Michael never presented shamanism as a religion or as a one-way path to one-only Truth. He was very clear that this is not what he was teaching. What I have always admired about him is that he gave us basic shamanic tools, created from his vast knowledge of many indigenous traditions, and taught us skills so that we could discover for ourselves the answers to the Big Questions in life. The fact that after many years I had no idea how Michael would answer these questions was a poignant testimony to how clear he was about who he was and what he was teaching.
Trained as an anthropologist by the Western world and by shamans in the indigenous worlds, Michael was a perfect walker-between-the-worlds for people like us. He was the right man at the right time in the right place to introduce shamanic wisdom to the West. I feel incredibly fortunate to have discovered Michael when I was searching for a trustworthy framework for my wandering searches for a meaningful spiritual life. And what he taught me was truly meaningful. He trusted us to take what he taught, and run with it, discovering our own truths and meanings from a direct and personal connection with the sources of wisdom. No, Michael did not tell us the meaning of life. He simply showed us our “long winged feathers” and how to fly.
—Tom Cowan
I had the privilege of meeting Michael Harner in 1980 when he was a faculty member at CIIS (California Institute of Integral Studies) in San Francisco. At the time it was named the California Institute of Asian Studies. I was enrolled there as a doctoral student in counseling Psychology and took his series of workshops on Shamanism where he taught the basics of shamanism and the Journey method he had learned from the Northwest Coast Salish tribe and other shamanic indigenous peoples across the globe. I recall these as some of the most interesting and entertaining classes during my three years there. Michael was funny, well informed, and a charismatic teacher and I liked his informality as an instructor. It was during these workshops that I also met Sandra Ingerman who was also studying there and who was to work closely with Michael for many years afterwards.

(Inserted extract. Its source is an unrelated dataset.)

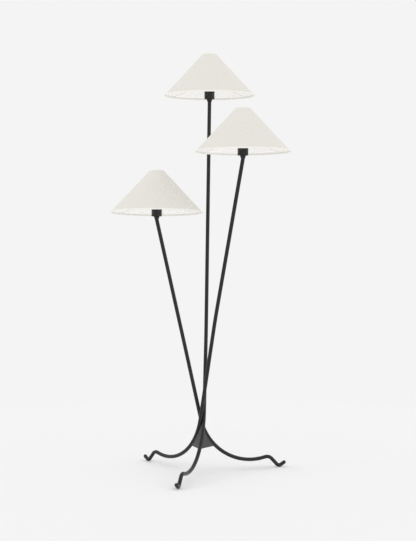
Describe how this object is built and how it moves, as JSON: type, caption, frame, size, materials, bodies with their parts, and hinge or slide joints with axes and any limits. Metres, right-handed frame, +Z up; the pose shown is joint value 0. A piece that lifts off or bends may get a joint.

My choice of a dissertation topic comparing western and shamanic influences in people’s mental health was heavily influenced by what I had learned from Michael in his classes. I asked him to be on my dissertation committee and he graciously agreed. After graduating I weighed the possibility of working with Michael as he began to put together his Center for Shamanic Studies back in Connecticut but when an opportunity to apprentice with Guadalupe C., a renowned Huichol Maracame, the choice was made. I had a different destiny. Since our paths lead in different directions I saw very little of Michael after graduate school. Over the years I watched as Michael’s fame and influence grew as the chief purveyor of shamanic information in the United States and Europe and I was very impressed with what he was accomplishing. There is no question that Michael played a very significant role in stimulating the interest in shamanic ways among thousands of people during the years leading up to his passing.
Later I was to work with a very accomplished astrologer who told me about an in-depth study by several prominent astrologers as to what the most significant discovery of the late twentieth and early twenty-first century was. Their conclusion was undoubtedly the integration of shamanic tradition with quantum physics and modern science. That is still playing out and it is quite clear that Michael had a prominent role to play in this powerful drama.
—Jose Luis Stevens Ph.D.
Through core shamanism Michael made shamanism accessible to those of us called to its practice without a clear connection to our cultural roots. It was his initial work that led me to my own practice of shamanism and ultimately to establishing the Society for Shamanic Practitioners. Without his vision many of us would have had many more hurdles to cross answering our hearts’ desire to work in this way. His presence is missed, but his work still supports many on the shamanic path.